Weaving an epic from the choices, traumas and betrayals of women into a detailed, multi-generational family story that spans hundreds of years is an ambitious undertaking, and it could fall apart in the hands of a lesser-skilled storyteller. The interspersed “songs” that the novel’s title refers to ties Ailey back to her ancestors like Kiné, the Wolof-speaking woman forced to cross the Atlantic as part of Middle Passage who ends up on Wood Place plantation near Chickasetta.
The way Ailey’s ancestors speak to her — and perhaps through her — in these interludes and in articles found in the archives create a sonorous work that rings true to some of the essential truths about this country and its treatment of Afro-Indigenous people: “Jeremiah didn’t own one acre to his name, and land was what white men throughout history of this nation had killed and employed deceit to get. Land occupied a space in white pride, and a white man without land was no better than the Black man he had enslaved or the Indian he had stolen from, through murder and connivance and a lack of sympathy.”

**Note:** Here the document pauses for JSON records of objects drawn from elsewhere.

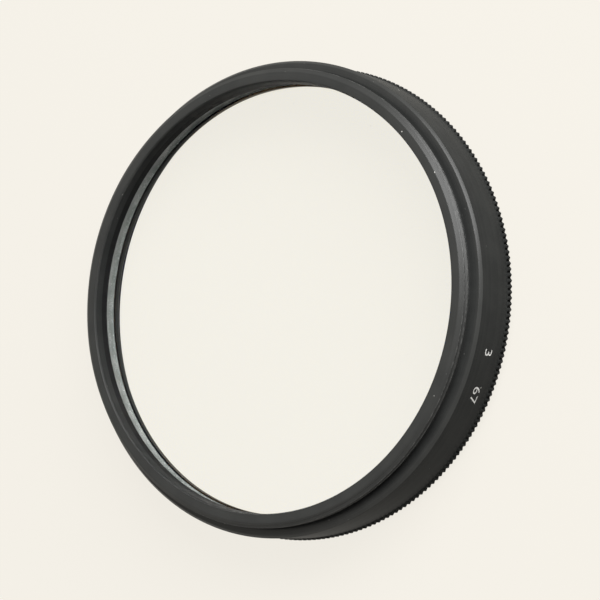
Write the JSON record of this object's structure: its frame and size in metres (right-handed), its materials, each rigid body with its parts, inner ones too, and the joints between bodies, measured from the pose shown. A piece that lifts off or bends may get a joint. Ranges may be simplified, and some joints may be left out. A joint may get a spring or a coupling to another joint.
{
  "type": "close-up filter",
  "caption": "Screw-in close-up filter: a slim knurled black ring, threaded at both ends, around a thick cemented lens.",
  "frame": {"origin": "on the optical axis, in the plane of the front rim that it lies on", "axes": "+Z along the optical axis from the knurled front rim to the rear thread; +X towards one spanner slot of the retaining ring"},
  "size_m": [0.0704, 0.0704, 0.012],
  "materials": {
    "anodised_ring": "satin black anodised",
    "crown_glass": "polished and coated",
    "flint_glass": "polished and coated, ground edge",
    "anodised_retainer": "matt black anodised"
  },
  "bodies": {
    "root": {"frame_ring": "anodised_ring", "front_lens": "crown_glass", "rear_lens": "flint_glass", "retaining_ring": "anodised_retainer"}
  },
  "joints": []
}
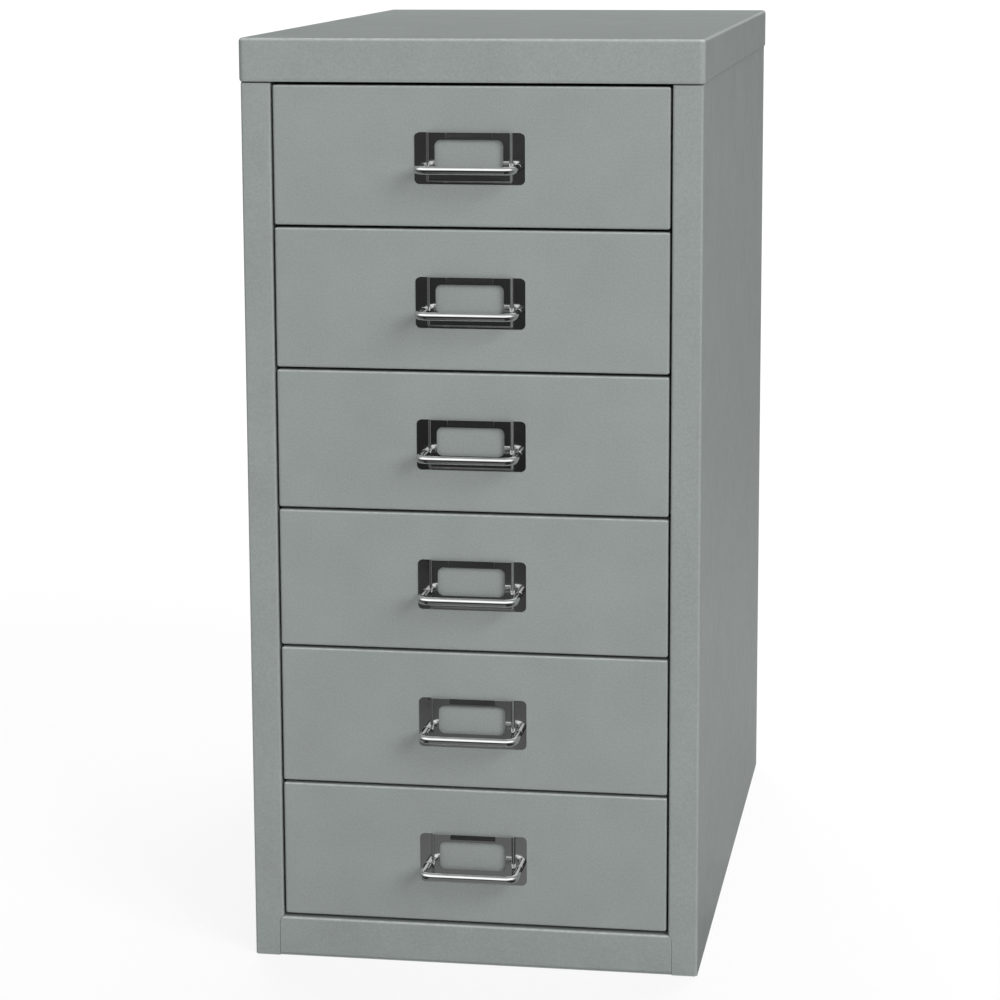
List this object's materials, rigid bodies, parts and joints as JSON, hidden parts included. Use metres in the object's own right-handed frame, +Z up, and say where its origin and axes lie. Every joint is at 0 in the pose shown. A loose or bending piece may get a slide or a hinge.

With lines like this Jeffers, through Ailey’s analysis of her family history, sums up the battle for the soul of America. Arguably, all of America’s issues and discriminatory policies hearken back to the desire to possess land and exploit what can be done on it. From broken treaties to the selling of Black people who were born in America as freedmen, the novel contains an arresting story that could only happen in this country. As the conductor of this masterwork, Jeffers works nimbly to address generational trauma, rape and sexual abuse without falling into the well-trod trap of extraneous graphic violence and Black suffering. There is brutality here, but there is also affection, devotion and, to hear the characters tell it, love.
Over the course of the novel, readers become intimately acquainted with Ailey’s desire for autonomy — the women in her line often had their choices shaped by men, and Ailey is determined to find her personal agency. “His movements didn’t feel good to me, but I felt powerful, that I could make him tremble and pant. I was in control and that was important because I was tired of people either telling me what to do or lying to me. I wasn’t going to take it anymore.”

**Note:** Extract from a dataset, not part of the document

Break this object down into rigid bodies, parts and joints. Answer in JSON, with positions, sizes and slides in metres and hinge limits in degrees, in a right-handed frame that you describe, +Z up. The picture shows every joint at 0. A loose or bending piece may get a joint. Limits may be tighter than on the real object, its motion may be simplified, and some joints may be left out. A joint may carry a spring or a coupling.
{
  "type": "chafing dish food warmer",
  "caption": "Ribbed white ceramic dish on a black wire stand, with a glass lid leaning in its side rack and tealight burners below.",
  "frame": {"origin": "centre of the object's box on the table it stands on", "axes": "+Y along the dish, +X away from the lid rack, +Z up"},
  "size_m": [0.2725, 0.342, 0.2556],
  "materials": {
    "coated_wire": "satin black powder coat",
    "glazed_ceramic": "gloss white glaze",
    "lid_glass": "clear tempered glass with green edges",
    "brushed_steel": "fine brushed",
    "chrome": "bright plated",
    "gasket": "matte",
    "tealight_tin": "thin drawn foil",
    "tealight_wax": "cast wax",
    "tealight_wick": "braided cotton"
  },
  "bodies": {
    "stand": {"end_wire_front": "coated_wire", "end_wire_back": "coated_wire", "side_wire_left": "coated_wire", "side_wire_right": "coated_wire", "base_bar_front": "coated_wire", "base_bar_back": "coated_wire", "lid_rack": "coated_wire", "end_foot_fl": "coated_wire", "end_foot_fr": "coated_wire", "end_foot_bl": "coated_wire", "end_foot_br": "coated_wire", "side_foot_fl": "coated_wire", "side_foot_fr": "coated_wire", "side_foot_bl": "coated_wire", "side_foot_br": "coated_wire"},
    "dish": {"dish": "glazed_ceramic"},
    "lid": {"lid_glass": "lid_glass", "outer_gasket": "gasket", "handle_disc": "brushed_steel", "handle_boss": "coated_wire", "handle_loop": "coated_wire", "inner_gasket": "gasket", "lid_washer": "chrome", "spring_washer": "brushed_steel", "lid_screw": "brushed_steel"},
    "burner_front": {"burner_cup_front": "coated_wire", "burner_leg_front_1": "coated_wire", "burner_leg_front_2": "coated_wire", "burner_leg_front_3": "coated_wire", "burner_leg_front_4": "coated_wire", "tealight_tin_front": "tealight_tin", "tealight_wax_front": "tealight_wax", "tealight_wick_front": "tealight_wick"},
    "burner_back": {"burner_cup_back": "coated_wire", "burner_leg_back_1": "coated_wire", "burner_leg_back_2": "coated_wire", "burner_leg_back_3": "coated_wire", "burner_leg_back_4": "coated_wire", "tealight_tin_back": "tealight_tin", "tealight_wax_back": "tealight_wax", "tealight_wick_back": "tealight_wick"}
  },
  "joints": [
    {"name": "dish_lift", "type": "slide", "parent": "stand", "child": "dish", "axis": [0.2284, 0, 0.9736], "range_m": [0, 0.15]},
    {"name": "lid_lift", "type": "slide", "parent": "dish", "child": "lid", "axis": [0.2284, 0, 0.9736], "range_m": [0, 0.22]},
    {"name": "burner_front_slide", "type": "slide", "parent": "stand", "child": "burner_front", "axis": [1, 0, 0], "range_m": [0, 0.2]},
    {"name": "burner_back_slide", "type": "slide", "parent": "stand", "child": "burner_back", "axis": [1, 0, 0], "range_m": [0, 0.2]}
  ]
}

Several of the novel’s major plot points and reveals turn on the fact that the success of men in the region came at the expense of Black women and the negation of the grief, abuse and sacrifices they endured before being mythologized for their suffering. The work that Ailey does in the archives seeks to give women who only exist on the periphery full, luminescent lives.

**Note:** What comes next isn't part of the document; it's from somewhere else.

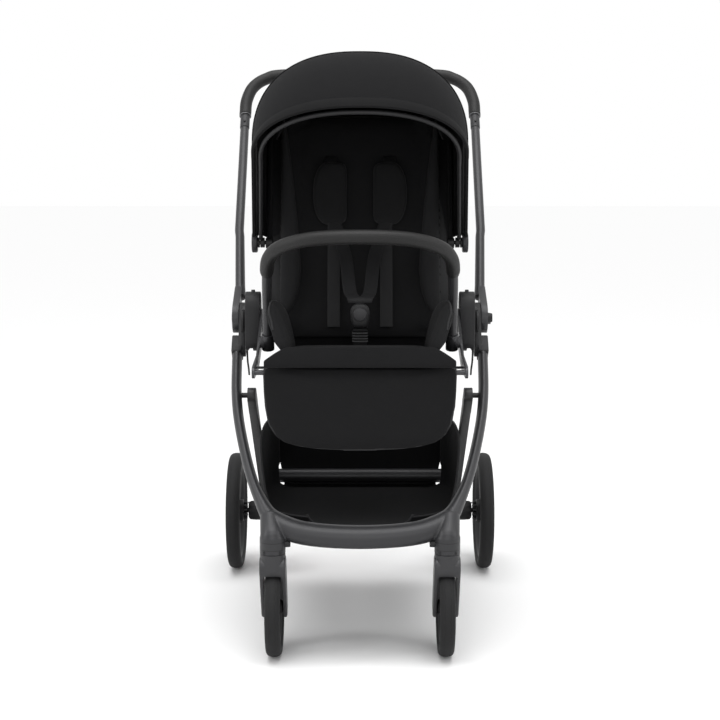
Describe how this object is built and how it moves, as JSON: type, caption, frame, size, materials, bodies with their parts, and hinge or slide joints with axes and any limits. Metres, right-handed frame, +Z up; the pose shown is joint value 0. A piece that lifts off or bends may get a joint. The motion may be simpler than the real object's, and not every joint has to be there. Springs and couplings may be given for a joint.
{
  "type": "stroller",
  "caption": "Mid-size stroller: folding frame on four wheels, sliding U handle, reclining padded seat with harness, bumper bar, pivoting canopy, calf rest and under-seat basket.",
  "frame": {"origin": "on the floor under the middle of the whole stroller", "axes": "+Z up, the seat and the front wheels face -Y, +X is the pusher's left"},
  "size_m": [0.577, 0.8182, 1.0951],
  "materials": {
    "frame_paint": "satin gunmetal powder coat",
    "bare_aluminium": "satin anodised",
    "steel_pin": "ground",
    "black_plastic": "fine texture",
    "grey_plastic": "satin",
    "red_plastic": "satin",
    "leatherette": "fine grain, stitched",
    "cover_fabric": "tight plain weave",
    "lining_fabric": "soft knit",
    "webbing": "ribbed webbing",
    "tyre_rubber": "fine tread"
  },
  "bodies": {
    "chassis": {"front_frame": "frame_paint", "hinge_housing_left": "black_plastic", "hinge_housing_right": "black_plastic", "caster_socket_left": "frame_paint", "caster_socket_right": "frame_paint", "brake_cable_left": "black_plastic", "brake_cable_right": "black_plastic", "basket": "cover_fabric"},
    "swivel_lock_left": {"swivel_lock_left": "black_plastic"},
    "swivel_lock_right": {"swivel_lock_right": "black_plastic"},
    "push_arms": {"push_arm_left": "frame_paint", "push_arm_right": "frame_paint", "handle_collar_left": "grey_plastic", "handle_collar_right": "grey_plastic"},
    "storage_latch": {"storage_latch": "black_plastic"},
    "handle": {"handle_tube": "frame_paint", "handle_grip": "leatherette"},
    "handle_button": {"handle_button": "grey_plastic"},
    "rear_frame": {"rear_leg_left": "frame_paint", "rear_leg_right": "frame_paint", "rear_cross_tube": "frame_paint", "axle_housing_left": "black_plastic", "axle_housing_right": "black_plastic"},
    "brake_pedal": {"brake_pedal": "red_plastic"},
    "brake_pin_left": {"brake_pin_left": "steel_pin"},
    "brake_pin_right": {"brake_pin_right": "steel_pin"},
    "rear_wheel_left": {"rear_tyre_left": "tyre_rubber", "rear_rim_left": "black_plastic"},
    "rear_wheel_right": {"rear_tyre_right": "tyre_rubber", "rear_rim_right": "black_plastic"},
    "caster_left": {"caster_fork_left": "black_plastic"},
    "caster_right": {"caster_fork_right": "black_plastic"},
    "front_wheel_left": {"front_tyre_left": "tyre_rubber", "front_rim_left": "black_plastic"},
    "front_wheel_right": {"front_tyre_right": "tyre_rubber", "front_rim_right": "black_plastic"},
    "seat": {"seat_hub_left": "black_plastic", "seat_hub_right": "black_plastic", "seat_frame": "bare_aluminium", "seat_cushion": "cover_fabric", "crotch_strap": "webbing", "buckle": "black_plastic"},
    "seat_release_left": {"seat_release_left": "grey_plastic"},
    "seat_release_right": {"seat_release_right": "grey_plastic"},
    "buckle_button": {"buckle_button": "grey_plastic"},
    "calf_rest": {"calf_rest": "cover_fabric"},
    "backrest": {"back_frame": "black_plastic", "back_cushion": "lining_fabric", "shoulder_strap_left": "webbing", "shoulder_strap_right": "webbing", "canopy_rear_panel": "cover_fabric"},
    "recline_lever": {"recline_lever": "grey_plastic"},
    "bumper_bar": {"bumper_tube": "frame_paint", "bumper_grip": "leatherette"},
    "bumper_button_left": {"bumper_button_left": "grey_plastic"},
    "bumper_button_right": {"bumper_button_right": "grey_plastic"},
    "canopy_mid": {"canopy_mid_bow": "black_plastic", "canopy_front_panel": "cover_fabric"},
    "canopy_front": {"canopy_front_bow": "black_plastic"}
  },
  "joints": [
    {"name": "frame_fold", "type": "hinge", "parent": "chassis", "child": "push_arms", "pos_m": [0, -0.0385, 0.588], "axis": [1, 0, 0], "range_deg": [0, 150]},
    {"name": "rear_leg_fold", "type": "hinge", "parent": "chassis", "child": "rear_frame", "pos_m": [0, -0.1505, 0.45163], "axis": [1, 0, 0], "range_deg": [-50, 0], "deforming": ["basket"]},
    {"name": "storage_latch_turn", "type": "hinge", "parent": "push_arms", "child": "storage_latch", "pos_m": [0.2488, -0.0385, 0.588], "axis": [1, 0, 0], "range_deg": [0, 40]},
    {"name": "handle_extend", "type": "slide", "parent": "push_arms", "child": "handle", "axis": [0, 0.6225, 0.7826], "range_m": [0, 0.09]},
    {"name": "handle_button_press", "type": "slide", "parent": "handle", "child": "handle_button", "axis": [0, 1, 0], "range_m": [0, 0.0025], "stiffness_N_per_m": 400},
    {"name": "brake_pedal_press", "type": "hinge", "parent": "rear_frame", "child": "brake_pedal", "pos_m": [-0.197, 0.2595, 0.167], "axis": [1, 0, 0], "range_deg": [-18, 0]},
    {"name": "brake_pin_left_slide", "type": "slide", "parent": "rear_frame", "child": "brake_pin_left", "axis": [1, 0, 0], "range_m": [0, 0.005]},
    {"name": "brake_pin_right_slide", "type": "slide", "parent": "rear_frame", "child": "brake_pin_right", "axis": [-1, 0, 0], "range_m": [0, 0.005]},
    {"name": "rear_wheel_left_spin", "type": "hinge", "parent": "rear_frame", "child": "rear_wheel_left", "pos_m": [0.2725, 0.2815, 0.127], "axis": [1, 0, 0], "continuous": true},
    {"name": "rear_wheel_right_spin", "type": "hinge", "parent": "rear_frame", "child": "rear_wheel_right", "pos_m": [-0.2725, 0.2815, 0.127], "axis": [1, 0, 0], "continuous": true},
    {"name": "caster_left_swivel", "type": "hinge", "parent": "chassis", "child": "caster_left", "pos_m": [0.155, -0.3635, 0.2016], "axis": [0, 0, 1], "continuous": true},
    {"name": "caster_right_swivel", "type": "hinge", "parent": "chassis", "child": "caster_right", "pos_m": [-0.155, -0.3635, 0.2016], "axis": [0, 0, 1], "continuous": true},
    {"name": "front_wheel_left_spin", "type": "hinge", "parent": "caster_left", "child": "front_wheel_left", "pos_m": [0.155, -0.3185, 0.09], "axis": [1, 0, 0], "continuous": true},
    {"name": "front_wheel_right_spin", "type": "hinge", "parent": "caster_right", "child": "front_wheel_right", "pos_m": [-0.155, -0.3185, 0.09], "axis": [1, 0, 0], "continuous": true},
    {"name": "swivel_lock_left_press", "type": "slide", "parent": "chassis", "child": "swivel_lock_left", "axis": [1, 0, 0], "range_m": [0, 0.003], "stiffness_N_per_m": 300},
    {"name": "swivel_lock_right_press", "type": "slide", "parent": "chassis", "child": "swivel_lock_right", "axis": [-1, 0, 0], "range_m": [0, 0.003], "stiffness_N_per_m": 300},
    {"name": "seat_lift", "type": "slide", "parent": "chassis", "child": "seat", "axis": [0, 0, 1], "range_m": [0, 0.07]},
    {"name": "seat_release_left_press", "type": "slide", "parent": "seat", "child": "seat_release_left", "axis": [0, 0, 1], "range_m": [-0.003, 0], "stiffness_N_per_m": 300},
    {"name": "seat_release_right_press", "type": "slide", "parent": "seat", "child": "seat_release_right", "axis": [0, 0, 1], "range_m": [-0.003, 0], "stiffness_N_per_m": 300},
    {"name": "buckle_button_press", "type": "slide", "parent": "seat", "child": "buckle_button", "axis": [0, 1, 0], "range_m": [0, 0.003], "stiffness_N_per_m": 300},
    {"name": "calf_rest_tilt", "type": "hinge", "parent": "seat", "child": "calf_rest", "pos_m": [0, -0.3525, 0.5235], "axis": [1, 0, 0], "range_deg": [-80, 0]},
    {"name": "recline", "type": "hinge", "parent": "seat", "child": "backrest", "pos_m": [0, -0.0835, 0.575], "axis": [1, 0, 0], "range_deg": [-45, 0], "deforming": ["shoulder_strap_left", "shoulder_strap_right"]},
    {"name": "recline_lever_pull", "type": "slide", "parent": "backrest", "child": "recline_lever", "axis": [0, 0.319, 0.9478], "range_m": [0, 0.01], "stiffness_N_per_m": 300},
    {"name": "bumper_bar_lift", "type": "slide", "parent": "seat", "child": "bumper_bar", "axis": [0, -0.3256, 0.9455], "range_m": [0, 0.05]},
    {"name": "bumper_button_left_press", "type": "slide", "parent": "bumper_bar", "child": "bumper_button_left", "axis": [0, 0.9455, 0.3256], "range_m": [0, 0.002], "stiffness_N_per_m": 300},
    {"name": "bumper_button_right_press", "type": "slide", "parent": "bumper_bar", "child": "bumper_button_right", "axis": [0, 0.9455, 0.3256], "range_m": [0, 0.002], "stiffness_N_per_m": 300},
    {"name": "canopy_mid_fold", "type": "hinge", "parent": "backrest", "child": "canopy_mid", "pos_m": [0, -0.0385, 0.735], "axis": [1, 0, 0], "range_deg": [-34, 0], "deforming": ["canopy_rear_panel"]},
    {"name": "canopy_front_fold", "type": "hinge", "parent": "canopy_mid", "child": "canopy_front", "pos_m": [0, -0.0385, 0.735], "axis": [1, 0, 0], "range_deg": [-34, 0], "deforming": ["canopy_front_panel"]}
  ],
  "couplings": [
    {"joint": "rear_leg_fold", "follows": "frame_fold", "ratio": -0.33333},
    {"joint": "brake_pin_left_slide", "follows": "brake_pedal_press", "m_per_rad": -0.0159},
    {"joint": "brake_pin_right_slide", "follows": "brake_pedal_press", "m_per_rad": -0.0159},
    {"joint": "canopy_front_fold", "follows": "canopy_mid_fold", "ratio": 1}
  ]
}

Jeffers, whose poetry collection “The Age of Phillis” was longlisted for the National Book Award in 2020, is adept at stripping away the romanticized storylines about who shaped the foundation of American society and in exchange fleshes out the lives of Black women intentionally left out of lore and historical archives.
Even though there is a large cast of characters and multiple plots functioning at once, Jeffers’ ruminations do not lose their focus. The narrative thread is always held tight in the hands of a capable storyteller. The characters — even the despicable ones like Samuel Pinchard, a white Scotsman with “strange” eyes who befriends Ailey’s Afro-Indigenous ancestors before betraying them — are meticulously wrought and fully developed. Jeffers’s crafting of Ailey’s fictional excavations is compelling, and the novel never loses its urgency.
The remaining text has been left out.